How did we get to the point where people want to treat Covid by squeezing a fat tube of horse wormer into their mouths? Mirjam Guesgen explains.
“You are not a horse. You are not a cow. Seriously, y’all. Stop it.” That’s a real tweet from the US Food and Drug Administration (FDA). They’ve seen the need to remind people what species they are after hordes of North Americans turned to a horse worming drug in an attempt to treat Covid-19.
There are signs that the latest Covid-19 “wonder drug” has been pushed by some fringe groups in New Zealand too. That’s led to warnings from the Ministry of Health and prominent veterinarians. The drug in question is ivermectin. It’s a parasite-killing drug found in cow and horse worming pastes. Similar drugs make up sheep drenches. Think of it as the hydroxychloroquine of 2021.
It has been touted as a cure by the likes of Joe Rogan and others sceptical of vaccination. A new YouGov poll for the Economist reveals that a third of American conservatives believe it is either “possibly” or “very” effective as a Covid-19 treatment. Its popularity has led to farm supply stores across the States running short or asking people to show a picture of their horse – to prove it’s for the animal, not them – before purchasing. Its popularity has led to a stable full of memes.
It should go without saying, but taking medication designed for livestock is dangerous. The FDA has received multiple reports of people needing to be hospitalised after ingesting the horse paste. Taking the wrong dose can lead to vomiting, low blood pressure, allergic reactions, seizures, coma and even death, the agency warns. In recent days a Sydney woman was hospitalised after self-medicating with ivermectin.

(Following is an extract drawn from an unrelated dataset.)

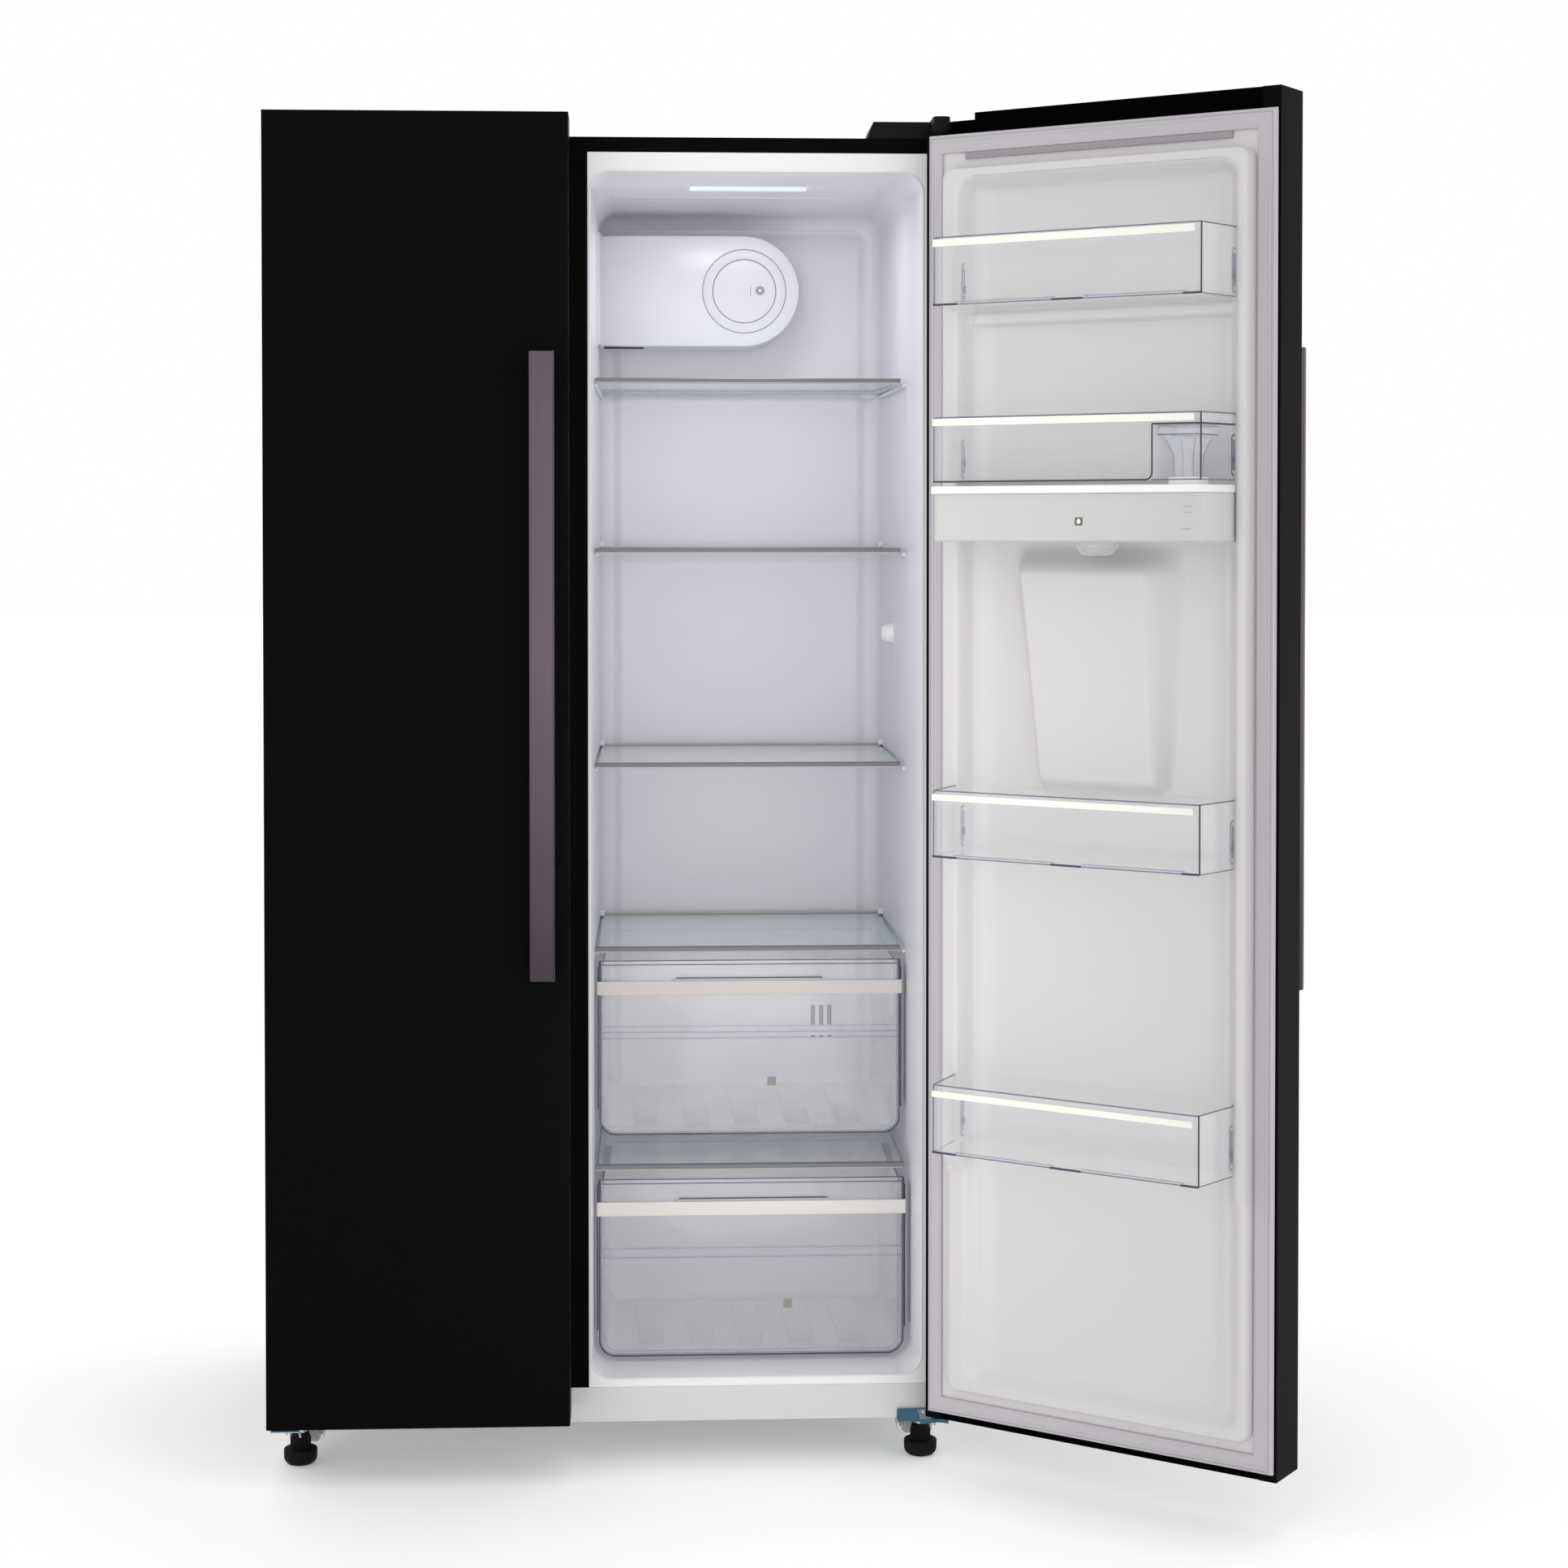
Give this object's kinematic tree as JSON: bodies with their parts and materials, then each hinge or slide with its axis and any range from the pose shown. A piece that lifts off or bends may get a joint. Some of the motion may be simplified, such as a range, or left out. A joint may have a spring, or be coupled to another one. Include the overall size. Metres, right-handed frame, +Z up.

How did we get to the point where people want to squeeze a fat tube of horse wormer into their mouths?
Ivermectin is used in human medicine to treat things like an intestinal infection with roundworm or scabies. At a time when researchers were looking at whether existing drugs could be used to treat Covid-19, it popped up as a potential solution. Then a scientific study from 2020 showed that ivermectin could curb the SARS-CoV-2 virus’s ability to replicate in cells in a petri dish. In fact, it seemed to work against a whole host of viruses in the lab.
This isn’t groundbreaking or convincing, says Kurt Krause, an infectious diseases physician and professor of biochemistry at the University of Otago. “There’s no shortage of things that kill things in cell culture,” he told The Spinoff.
Other studies emerged, outlining the potential way the drug prevented the viruses from replicating and a “very crude” study (according to Krause) that showed ivermectin could bind to the receptors on the coronavirus. “Honestly it was just an exercise you could set up over dinner and run it. It has no connection to reality whatsoever. I was completely amazed that it ended up being discussed,” he says.
Then a few observational studies with small sample sizes sprung up demonstrating ivermectin’s potential. “Because you got better after taking a drug you assume you got better because you took the drug. The problem is this is a post hoc ergo propter [after this, therefore because of this] argument.”
Essentially, just because something happens after something else, doesn’t mean the first thing caused the second.
There have been several, mostly small clinical trials done on the human version of ivermectin. However the consensus, according to WHO, the NIH and independent healthcare review journal the Cochrane Library, is that evidence for using ivermectin to treat Covid-19 is weak and poor quality. That means it’s not currently possible to say whether Ivermectin is or isn’t beneficial against Covid-19 in people. WHO recommends that the drug only be used in clinical trials for now.
But after a few rowdy speeches in front of congress, the drug caught on like wildfire, says Krause.
It’s still a mystery though, how scant evidence from human trials led to people taking a paste intended for animals. Now, with poison control centres in the US ringing off the hook, agencies such as the Centers for Disease Control and Prevention, FDA, the UK’s National Institutes of Health and New Zealand’s own Ministry of Health are urging people not to take the drug – neither the human nor the animal version.
The FDA especially warns against people taking drugs intended for animal use because they haven’t been tested for their safety and efficacy in people and because the animal versions could make the illness worse and lead to life-threatening health complications. Plus it means the drugs aren’t available for the animals who need them. It’s meant for livestock.
The FDA especially warns against people taking drugs intended for animal use because they haven’t been tested for their safety and efficacy in people and because the animal versions could make the illness worse and lead to life-threatening health complications. On top of that it means the drugs aren’t available for the animals who need them.
Virbac, the veterinary pharmaceutical company that makes ivermectin-based horse wormers in New Zealand, says it “has not experienced any unusual or unforeseen increase in demand for products containing ivermectin”. However, some online pharmacies are out of stock of the human version of the drug due to “nationwide shortages”.
Says Krause: “The same people who won’t take a vaccine that has been given to billions to people around the world – an extraordinarily safe vaccine – are willing to take a cow medicine and a cow dose, but their argument against the vaccine is that it’s not safe?”
This post was updated to include clinical trial information.